3. That it was in the process of obtaining a loan of Euro 4 billion from Russia.
The British were the first to react! Upon not getting a guarantee protecting British deposits in the banks, Gordon Brown announced the freezing of Icelandic assets in Britain on 8th October and used anti-terrorist legislation to do so. Other countries with a significant Icelandic banking presence followed suit. The Icelandic Krona dropped in a day to 340 to a Euro and then went into free fall. There was no sign of any money from Russia, and Iceland’s Prime Minister Geir Haarde backtracked to say that the loan was still being negotiated.
Why? How did a country fall so far so fast? Iceland had traditionally been dependent upon fishing – its location and lack of neighbours give it a natural advantage in this field. Somewhere in the 1990s, the government decided to liberalize the economy – starting with the banking sector. Banking prospered, and soon found that Iceland’s demographics did not match the banks’ growth ambitions. Aggressive expansion followed – into the UK, the USA, the Netherlands and Scandinavia. Deposits were attracted by high interest rates , which were in turn forced up by Iceland’s high inflation – about 14 percent in the 12 months up to September 2008. They were successful! IceSave, an Internet banking subsidiary of Landsbanki, had about 300,000 depositors (about Iceland’s population) in the UK. Landsbanki’s owner, Bjorgolfur Gudmundsson, became a billionaire and Iceland’s second richest man (after his son) and went on to indulge in typical billionaire stuff like buying an English football team.
And then, the sub-prime crisis happened and banks stopped lending to each other. Icelandic Banks, like other banks, were unable to roll over their loans – and with a combined foreign debt of about seven times Iceland’s GDP, a falling currency (thereby increasing the value of foreign debt in Icelandic Kronur), and a high inflation rate (thereby adding momentum to the falling currency), they were particularly exposed. This is normally where a central bank would step in and play the role of a lender of last resort – but this was not possible here with the debt being so much more than the size of the national economy.
What’s going to happen? Difficult to say, with events still unfolding every day! Can the USA play guarantor, as it has chosen to do with its own banking system? Possible, but it does relegate Iceland to Puerto Rican status. Can the European Union? In the long run, Iceland may see value in joining the Euro – but not right now, Iceland’s current ruling party and opposition are both anti-EU and anyway the EU is unlikely to be interested. On the other hand, the fundamentals for Iceland are intact – the fish haven’t gone anywhere, there are still no aggressive neighbours, and its human capital remains among the best in the world. Its currency was considered the world’s most overvalued and could do with a correction. The tourism industry is already benefiting from Iceland being a less expensive place to visit. I would bet on a large loan (from Russia?), a circumspect recovery, less flirtation with neo-liberal concepts, and, for the West Ham United fans among you, Mr. Zola not getting funds for a major expansion this January.

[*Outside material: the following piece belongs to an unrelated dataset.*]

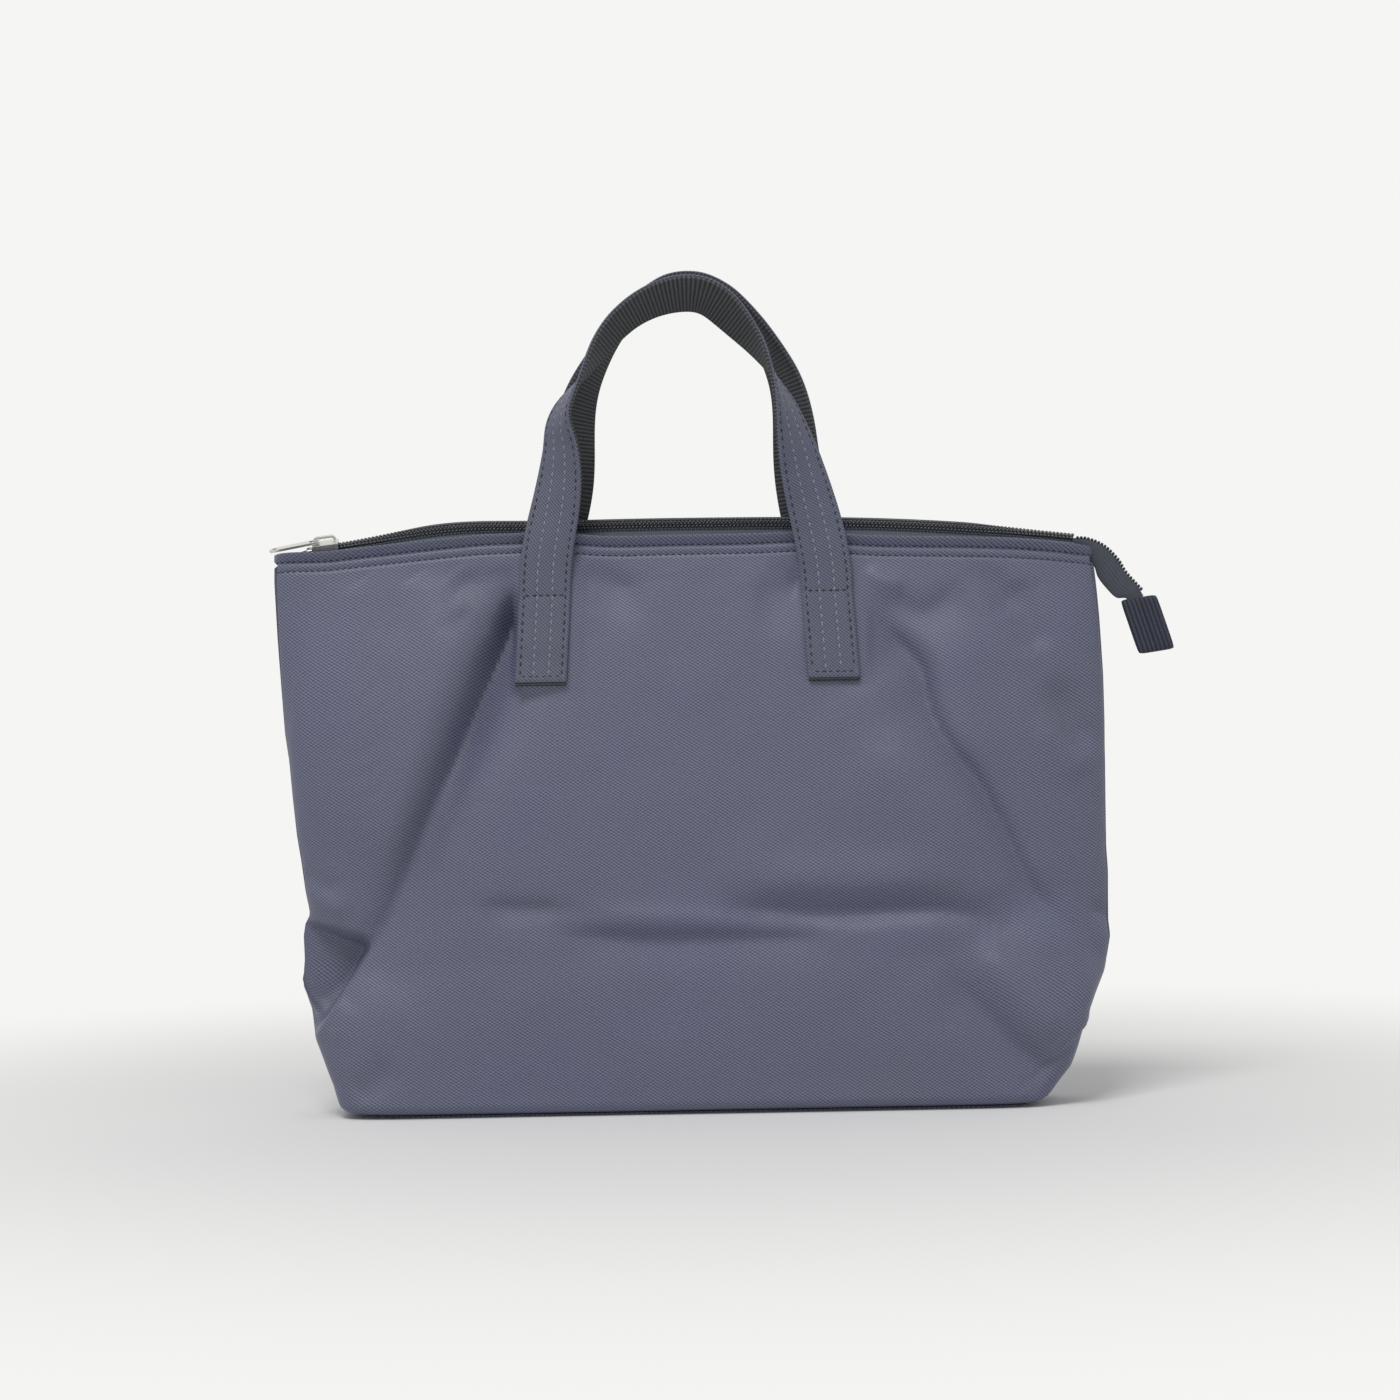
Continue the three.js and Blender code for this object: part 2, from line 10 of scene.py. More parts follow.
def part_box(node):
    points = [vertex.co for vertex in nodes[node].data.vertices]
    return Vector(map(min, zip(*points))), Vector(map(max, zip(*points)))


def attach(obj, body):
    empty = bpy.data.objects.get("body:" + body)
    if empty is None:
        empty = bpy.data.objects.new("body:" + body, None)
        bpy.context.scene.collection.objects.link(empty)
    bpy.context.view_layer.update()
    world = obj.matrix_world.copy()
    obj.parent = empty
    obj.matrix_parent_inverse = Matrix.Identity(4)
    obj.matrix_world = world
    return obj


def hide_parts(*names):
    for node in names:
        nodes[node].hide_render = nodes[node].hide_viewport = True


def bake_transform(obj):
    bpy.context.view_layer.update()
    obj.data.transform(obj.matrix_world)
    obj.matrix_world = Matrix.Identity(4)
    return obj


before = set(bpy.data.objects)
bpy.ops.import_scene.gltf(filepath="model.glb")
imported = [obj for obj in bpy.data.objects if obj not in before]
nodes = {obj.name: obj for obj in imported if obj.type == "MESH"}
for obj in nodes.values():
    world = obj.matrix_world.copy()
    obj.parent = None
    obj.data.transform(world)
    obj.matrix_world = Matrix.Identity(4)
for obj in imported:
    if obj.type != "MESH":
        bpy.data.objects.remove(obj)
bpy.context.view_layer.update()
mm = 0.001
print("frame loaded:", len(nodes), "nodes")


# Small helpers

def smoothStep(t):
    t = np.clip(t, 0, 1)
    return t * t * (3 - 2 * t)


def mix(a, b, t):
    return a + (b - a) * t


def bump(x, centre, width):
    return np.exp(-((x - centre) / width) ** 2)


def wayAlong(points):
    return np.concatenate([[0], np.cumsum(np.linalg.norm(np.diff(points, axis=0), axis=1))])


def rowsAt(at, way, rows):
    # the rows' values at these lengths of the way
    return np.stack([np.interp(at, way, rows[:, k]) for k in range(rows.shape[1])], axis=1)


def boxOf(node):
    low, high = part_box(node)
    return np.array(low) / mm, np.array(high) / mm


def deselectAll():
    bpy.ops.object.select_all(action="DESELECT")


def pickOnly(obj):
    deselectAll()
    obj.select_set(True)
    bpy.context.view_layer.objects.active = obj


def applyModifier(obj, kind, **settings):
    pickOnly(obj)
    modifier = obj.modifiers.new(kind, kind)
    for name, value in settings.items():
        setattr(modifier, name, value)
    bpy.ops.object.modifier_apply(modifier=modifier.name)


def shadeSmooth(obj, angle=40):
    pickOnly(obj)
    bpy.ops.object.shade_smooth_by_angle(angle=math.radians(angle))


def editMesh(obj, *steps):
    # runs each (operator, settings) on the whole mesh in edit mode
    pickOnly(obj)
    bpy.ops.object.mode_set(mode="EDIT")
    bpy.ops.mesh.select_all(action="SELECT")
    for operator, settings in steps:
        operator(**settings)
    bpy.ops.object.mode_set(mode="OBJECT")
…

What are the lessons here? The first is a sobering note for all the insurgent elements in India who are looking to break away – running a small country requires more than the ability to fire an AK-47 and suck up to fringes in the Pakistani and Bangladeshi armies. You have to run an airline, maintain a central bank and a currency, and develop a football team for world cup qualifiers. And when large fish decide to screw you, you have to lie down and take it – witness Geir Haarde’s comment when Gordon Brown used anti-terrorist legislation to send Iceland into a tailspin, a mere ‘this is not a friendly act’. Iceland may be the richest, whitest and most progressive country on the planet, but when the fertilizer hits the fan who cares – the world can afford it to fail.
The second is more worrisome in the Indian context. Policy makers choose between enabling growth and fighting inflation. Policies that enable growth, such as low interest rates, more circulation of money and larger fiscal deficits, tend to be inflationary and to reduce the rupee’s value. And policies that fight inflation, such as high interest rates, squeezed money supply and circumspect government spending tend to curtail growth. It is an interesting tightrope walk and one that is not so much of an issue in times of high growth and low inflation – this was the case over the past few years but is not the case now. The Indian government had reacted to the difficulties faced by people because of rapidly rising prices by taking anti-inflationary measures. The priorities appear to have u-turned in the aftermath of the financial crisis, and all hands are now on the pump that looks to maintain high economic growth and protect the integrity of the country’s financial systems. In effect, they have chosen the interests of those with businesses, jobs and bank accounts over those who use a significant proportion of their earnings to buy food. Given the number of elections scheduled over the next year, I am yet to decide whether this is brave or foolhardy.